The request
Return, exactly as written, every line from the first line of the data below through the line that contains "# The origin".

Recorded information
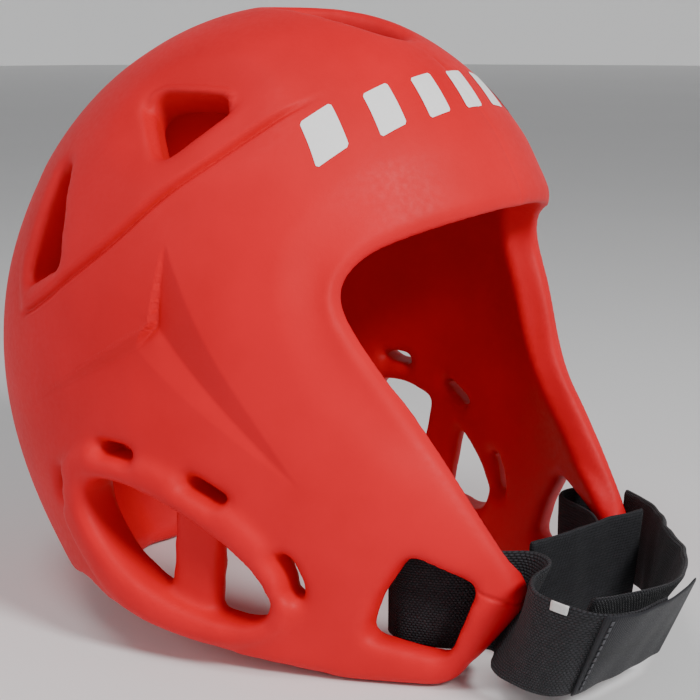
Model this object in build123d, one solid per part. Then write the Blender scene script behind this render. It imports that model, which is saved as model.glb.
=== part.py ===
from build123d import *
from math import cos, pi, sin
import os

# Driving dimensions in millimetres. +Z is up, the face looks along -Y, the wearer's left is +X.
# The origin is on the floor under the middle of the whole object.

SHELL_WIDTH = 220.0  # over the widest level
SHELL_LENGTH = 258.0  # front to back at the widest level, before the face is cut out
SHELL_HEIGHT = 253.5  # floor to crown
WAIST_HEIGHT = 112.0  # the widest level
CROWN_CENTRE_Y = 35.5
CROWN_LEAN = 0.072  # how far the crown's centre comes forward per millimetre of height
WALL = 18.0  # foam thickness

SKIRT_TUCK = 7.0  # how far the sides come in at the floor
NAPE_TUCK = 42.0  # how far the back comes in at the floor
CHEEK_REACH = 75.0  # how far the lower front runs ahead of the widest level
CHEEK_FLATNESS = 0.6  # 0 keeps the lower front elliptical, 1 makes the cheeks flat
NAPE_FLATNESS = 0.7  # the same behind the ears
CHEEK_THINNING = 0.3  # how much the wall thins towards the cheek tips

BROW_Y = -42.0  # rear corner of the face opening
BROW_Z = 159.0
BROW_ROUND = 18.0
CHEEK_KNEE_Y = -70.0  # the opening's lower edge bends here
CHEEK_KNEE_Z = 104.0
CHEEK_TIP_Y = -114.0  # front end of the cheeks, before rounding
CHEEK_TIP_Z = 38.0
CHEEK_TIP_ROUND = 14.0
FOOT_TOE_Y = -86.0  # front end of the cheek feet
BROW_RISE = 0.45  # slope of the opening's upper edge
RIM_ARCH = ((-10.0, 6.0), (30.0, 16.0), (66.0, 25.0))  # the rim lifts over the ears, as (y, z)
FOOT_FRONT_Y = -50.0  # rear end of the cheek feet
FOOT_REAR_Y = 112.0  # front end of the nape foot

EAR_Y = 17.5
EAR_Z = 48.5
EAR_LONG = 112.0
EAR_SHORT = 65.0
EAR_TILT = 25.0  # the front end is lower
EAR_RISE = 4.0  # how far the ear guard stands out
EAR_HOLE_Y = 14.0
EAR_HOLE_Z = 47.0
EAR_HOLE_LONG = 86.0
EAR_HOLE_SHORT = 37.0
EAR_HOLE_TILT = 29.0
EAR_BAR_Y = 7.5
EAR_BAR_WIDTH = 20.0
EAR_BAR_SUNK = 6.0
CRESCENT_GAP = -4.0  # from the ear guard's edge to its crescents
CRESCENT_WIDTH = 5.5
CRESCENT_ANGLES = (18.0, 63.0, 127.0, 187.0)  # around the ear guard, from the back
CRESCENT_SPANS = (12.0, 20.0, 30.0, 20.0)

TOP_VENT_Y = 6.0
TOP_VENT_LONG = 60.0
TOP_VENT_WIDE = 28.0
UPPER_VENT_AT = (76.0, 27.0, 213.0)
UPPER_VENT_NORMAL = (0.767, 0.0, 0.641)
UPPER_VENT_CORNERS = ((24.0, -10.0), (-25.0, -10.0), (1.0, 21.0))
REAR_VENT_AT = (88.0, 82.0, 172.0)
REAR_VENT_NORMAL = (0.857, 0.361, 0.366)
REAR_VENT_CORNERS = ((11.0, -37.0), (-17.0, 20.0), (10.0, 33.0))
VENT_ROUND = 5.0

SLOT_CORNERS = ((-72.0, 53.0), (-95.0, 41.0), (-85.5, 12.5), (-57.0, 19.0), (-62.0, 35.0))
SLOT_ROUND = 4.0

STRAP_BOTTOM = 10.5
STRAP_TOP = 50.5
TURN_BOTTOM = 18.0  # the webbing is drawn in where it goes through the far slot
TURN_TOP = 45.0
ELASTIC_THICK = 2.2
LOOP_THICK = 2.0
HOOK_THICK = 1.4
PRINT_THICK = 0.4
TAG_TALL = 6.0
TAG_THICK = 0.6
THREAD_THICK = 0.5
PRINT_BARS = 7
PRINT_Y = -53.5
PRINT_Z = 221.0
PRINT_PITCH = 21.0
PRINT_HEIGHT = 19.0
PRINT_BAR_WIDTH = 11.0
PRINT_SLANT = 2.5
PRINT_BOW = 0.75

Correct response
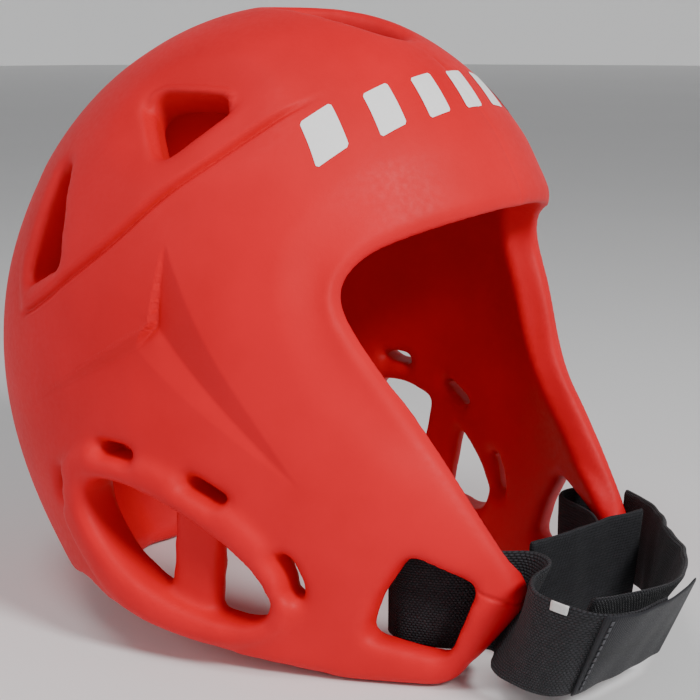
Model this object in build123d, one solid per part. Then write the Blender scene script behind this render. It imports that model, which is saved as model.glb.
=== part.py ===
from build123d import *
from math import cos, pi, sin
import os

# Driving dimensions in millimetres. +Z is up, the face looks along -Y, the wearer's left is +X.
# The origin is on the floor under the middle of the whole object.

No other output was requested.